I wanted to quit, begged my mom to let me quit but she would always say, “Give it another chance.” I found that phrase stupid because how many chances should you give something. She was making it sound like we had to try a billion times before deciding if we liked it or not and boy am I glad she did. My 6th grade year was swimming was the worst one I had ever had. By that time I was on one of the slowest on the team and I still had not learned how to work hard. The coaches were a main reason why I wasn’t improving they would yell at me and say, “Come on Julia we all know that you’re better than that!” The thing was though that they didn’t know. They didn’t know anything. All they cared about was trying to keep everyone in line. It didn’t seem to matter to them that I had horrible form and couldn’t do a good flip turn. Helping the swimmers wasn’t their top priority which seemed a little strange because coaches are supposed to help you. The whole season went on like that and after failing at the championships I made the decision to not go back next year. I wasn’t getting any better, so I decided to spare the team the extra failure.
My mom kept trying to persuade me otherwise the whole summer, but I was a lost cause I had given up all hope, until swim season started again and I wasn’t going. It felt like a part of me was taken away. For 6 years I was on that team and that’s something that you can’t just take away. But I wanted to stay strong. I had quit so I didn’t want to go back on that decision.
The night that changed me was as ordinary as an evening could be, my mom and her friend had just finished teaching their CCD class and we were all sitting in my kitchen. For a couple of days I had been toying with the idea to go back but I needed that extra push.
“Julia, why aren’t you swimming anymore?”
“I just don’t feel like it’s the thing for me, but you know I do feel this like emptiness whenever swimming starts each night. I feel like I’m missing something great. I just don’t understand it though because I hated it last year.”
“Well you’ve been swimming for so long that it’s normal to feel like this, your whole routine has been messed up. But maybe you should try going back, just for one day; see how it is maybe when you see what you’ve been missing you might change your mind.”
“I don’t know, maybe, but I’m just nervous that I’ll suck again, I don’t want to look stupid this year.”

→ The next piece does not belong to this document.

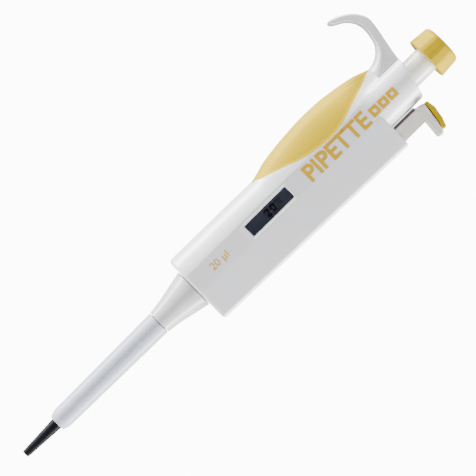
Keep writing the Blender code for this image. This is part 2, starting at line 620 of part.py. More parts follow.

“As long as you actually try this year, you won’t look stupid. Trust me. I’m a mom I know these things.”
That was it- that little push, just what I needed. It might have seemed meaningless but what she said changed my mind just like that. So I went back with full force. I didn’t let anyone or anything distract me. I would do what the coaches said without a word, and slowly I built my way up. One spot at I time until I had made first in my line and first in some races. When we went to championships that year my defining moment had come.
“Don’t lose, don’t lose!” I didn’t want to go back to all those failures and losses of my past, this time I was going to win. My hands cut through the water in clean smooth strokes, my legs and feet kicked hard, soon they were numb, but it didn’t matter how much it hurt; I was not going to lose. I reached the first wall, flipped and with all of my might pushed off towards the next wall, the finish. In this last stretch I hardly breathed at all. The only thing that mattered was hitting that wall. Half way there, a quarter, and then crash. I was done. My head whipped instinctively towards the time board mounted on the wall and then I saw it my time and then my place 6th. No, this wasn’t happening, I had failed myself; I got out of the water and nothing mattered except getting back to my seat. 6th .Oh my God no this wasn’t happening to me. My coaches were all congratulating me, why I had lost. And then I realized it, I had swum with the fastest people in the fastest heat which meant I was 6th over all, I placed. I might not have done perfect in my heat but there were like 35 kids in all which meant that I was at the top of those 35. Checking the score sheet confirmed what hoped for. Yes I had done it. I won a medal.
Many think you need to just keep trying until you get to the top, but I think that you need to lose something and really miss it until you fully appreciate the fact that working hard brings you to the top. Now in my eighth year of swimming, I am still on top but I will never forget the road that got me there.